For their second season, Ford put Team Velocity in a Bronco Wildtrak, switching them to the 4×4 category. This year, the team will be driving a Ford Ranger Raptor.

Team Velocity has landed in the top 10 for all of their past competitions and hopes to do so again this year, with a dream of making it onto the podium. However, Smith said, that was easier when they were in the smaller crossover category — the 4×4 category has 61 teams this year.

“Karisa and I try to remind ourselves that we’re playing a game,” Smith said. “It all feels really stressful when you’re out there … it’s gonna take us 11 hours today, we’re gonna cover, like, 200 miles, right. But at the end of the day, it’s a scavenger hunt.”

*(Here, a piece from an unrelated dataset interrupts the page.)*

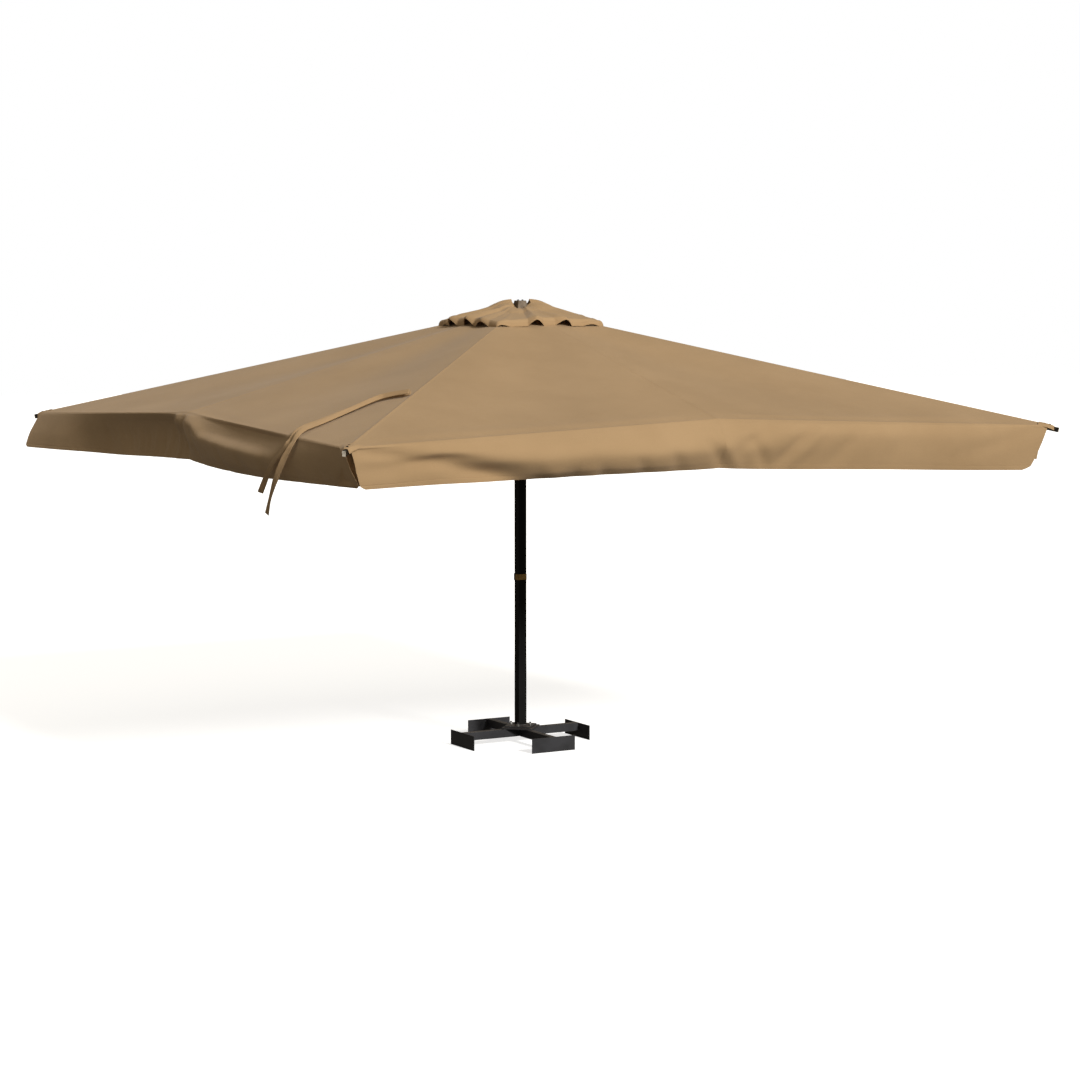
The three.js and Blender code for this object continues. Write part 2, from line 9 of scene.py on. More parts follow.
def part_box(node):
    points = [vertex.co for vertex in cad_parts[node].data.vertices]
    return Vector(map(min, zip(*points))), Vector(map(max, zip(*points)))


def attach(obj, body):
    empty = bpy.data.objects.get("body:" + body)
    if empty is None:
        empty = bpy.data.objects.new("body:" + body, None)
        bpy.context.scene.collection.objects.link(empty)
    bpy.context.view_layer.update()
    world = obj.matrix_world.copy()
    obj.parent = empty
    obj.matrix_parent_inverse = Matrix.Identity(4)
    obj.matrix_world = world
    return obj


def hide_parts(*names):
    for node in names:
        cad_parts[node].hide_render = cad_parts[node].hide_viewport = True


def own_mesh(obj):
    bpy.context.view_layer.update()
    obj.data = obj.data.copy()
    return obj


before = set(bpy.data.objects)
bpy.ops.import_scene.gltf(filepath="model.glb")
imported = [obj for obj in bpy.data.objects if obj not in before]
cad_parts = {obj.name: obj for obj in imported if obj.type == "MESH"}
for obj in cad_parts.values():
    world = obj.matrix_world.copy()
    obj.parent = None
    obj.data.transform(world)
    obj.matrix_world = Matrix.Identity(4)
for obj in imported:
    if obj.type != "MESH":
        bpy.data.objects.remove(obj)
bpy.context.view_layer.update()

# Camera. It stands about eighteen metres off, a little above the roof of the umbrella, and
# looks at the near corner of the canopy with a long lens.
camera_data = bpy.data.cameras.new("camera")
camera_data.sensor_width = 36.0
camera_data.lens = 88.7
camera_data.clip_end = 200.0
camera = bpy.data.objects.new("camera", camera_data)
camera.location = (-8.81, -15.65, 3.06)
camera_yaw, camera_pitch = math.radians(29.8), math.radians(-5.33)
looking = Vector((
    math.sin(camera_yaw) * math.cos(camera_pitch),
    math.cos(camera_yaw) * math.cos(camera_pitch),
    math.sin(camera_pitch),
))
camera.rotation_euler = looking.to_track_quat("-Z", "Y").to_euler()
bpy.context.scene.collection.objects.link(camera)
bpy.context.scene.camera = camera

# Studio. A plain pale floor under a white surround that lights the shaded sides warmly, with
# one low soft sun from the front as the key.
bpy.context.scene.view_settings.view_transform = "Standard"
bpy.context.scene.view_settings.look = "None"
surround = bpy.data.worlds.new("surround")
surround.use_nodes = True
bpy.context.scene.world = surround
air = surround.node_tree.nodes
background = air["Background"]
tint = air.new("ShaderNodeMix")
tint.data_type = "RGBA"
tint.inputs["A"].default_value = (1.0, 0.93, 0.80, 1.0)
tint.inputs["B"].default_value = (1.0, 1.0, 1.0, 1.0)
facing = air.new("ShaderNodeTexCoord")
upness = air.new("ShaderNodeSeparateXYZ")
overhead = air.new("ShaderNodeMapRange")
overhead.inputs["From Min"].default_value = -0.1
overhead.inputs["From Max"].default_value = 0.9
overhead.inputs["To Min"].default_value = 0.23
overhead.inputs["To Max"].default_value = 0.38
seen = air.new("ShaderNodeLightPath")
brightness = air.new("ShaderNodeMix")
brightness.inputs["B"].default_value = 1.0
surround.node_tree.links.new(facing.outputs["Generated"], upness.inputs[0])
surround.node_tree.links.new(upness.outputs["Z"], overhead.inputs["Value"])
surround.node_tree.links.new(overhead.outputs[0], brightness.inputs["A"])
surround.node_tree.links.new(seen.outputs["Is Camera Ray"], brightness.inputs["Factor"])
surround.node_tree.links.new(brightness.outputs["Result"], background.inputs["Strength"])
surround.node_tree.links.new(seen.outputs["Is Camera Ray"], tint.inputs["Factor"])
surround.node_tree.links.new(tint.outputs["Result"], background.inputs["Color"])

key_data = bpy.data.lights.new("key", "SUN")
key_data.energy = 3.0
key_data.angle = math.radians(12)
key_data.color = (1.0, 0.98, 0.95)
key = bpy.data.objects.new("key", key_data)
key.rotation_euler = Vector((-0.12, 0.86, -0.47)).to_track_quat("-Z", "Y").to_euler()
bpy.context.scene.collection.objects.link(key)

floor_mesh = bmesh.new()
bmesh.ops.create_grid(floor_mesh, x_segments=1, y_segments=1, size=60.0)
floor_data = bpy.data.meshes.new("floor")
floor_mesh.to_mesh(floor_data)
floor_mesh.free()
floor = bpy.data.objects.new("floor", floor_data)
floor_paint = bpy.data.materials.new("floor_paint")
floor_paint.use_nodes = True
floor_nodes = floor_paint.node_tree.nodes
paint = floor_nodes["Principled BSDF"]
paint.inputs["Roughness"].default_value = 0.9
paint.inputs["Emission Color"].default_value = (1.0, 1.0, 1.0, 1.0)
floor_seen = floor_nodes.new("ShaderNodeLightPath")
floor_glow = floor_nodes.new("ShaderNodeMath")
floor_glow.operation = "MULTIPLY"
floor_glow.inputs[1].default_value = 0.72
floor_tone = floor_nodes.new("ShaderNodeMix")
floor_tone.data_type = "RGBA"
floor_tone.inputs["A"].default_value = (0.16, 0.15, 0.14, 1.0)
floor_tone.inputs["B"].default_value = (0.92, 0.92, 0.91, 1.0)
floor_paint.node_tree.links.new(floor_seen.outputs["Is Camera Ray"], floor_glow.inputs[0])
floor_paint.node_tree.links.new(floor_glow.outputs[0], paint.inputs["Emission Strength"])
floor_paint.node_tree.links.new(floor_seen.outputs["Is Camera Ray"], floor_tone.inputs["Factor"])
floor_paint.node_tree.links.new(floor_tone.outputs["Result"], paint.inputs["Base Color"])
floor_data.materials.append(floor_paint)
bpy.context.scene.collection.objects.link(floor)

# Base. Four box-section steel arms welded into a cross between upright foot plates, with a
# plate on top that takes the mast's flange on four studs. All of it is powder-coated black.
ARM_REACH, ARM_HALF_W, ARM_LOW, ARM_HIGH = 0.4457, 0.020, 0.045, 0.100
STUD_AT, FLANGE_TOP = 0.068, 0.1206
NUT_ACROSS, NUT_HEIGHT, WASHER_RADIUS, WASHER_HEIGHT = 0.019, 0.010, 0.0125, 0.0025
STEEL_LIGHT, STEEL_DEEP = (0.0330, 0.0333, 0.0380, 1.0), (0.0175, 0.0175, 0.0200, 1.0)
RUBBED_STEEL, DUST = (0.105, 0.098, 0.090, 1.0), (0.170, 0.132, 0.094, 1.0)


def fed(tree, socket, value):
    """Links another node's output into a socket, or sets the socket to a constant."""
    if isinstance(value, bpy.types.NodeSocket):
        tree.links.new(value, socket)
    else:
        socket.default_value = value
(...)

Kendra Miller is entering her ninth season and competed in the first rally in 2016. She and her teammate Emme Hall — also an original Rebelle — are sponsored by Subaru and will be driving a Subaru Crosstrek Wilderness. Their team is called Desert Disco.

Rebelle Rally has changed Miller’s life in more ways than one. Her Rebelle experience led her to take a stage rally co-driving class at DirtFish Rally School in Snoqualmie and then a new job.

“I became a full-time instructor at the school and now compete several times a year as a stage rally co-driver,” she said.

Like Smith, Miller is the navigator of her team, a role she fell into when her first teammate was already an off-road racing driver.

“We decided I would navigate, and I really fell in love with it,” she said. “It’s tough but rewarding work to be able to find a place in the world using just a map and compass with a 3-meter or less accuracy. I know that if I have those two tools, I can find my way anywhere.”

Smith and her teammate have learned a lot throughout their Rebelle Rally experiences, but one of the best lessons, Smith said, is to take the leap of faith.

“We’re always on a mission of, like, if this is something you’re interested in at all, find the people who will support you,” she said. “We just really had to lean in and say yes, and humbly so, and we’ve been massively rewarded for doing that.”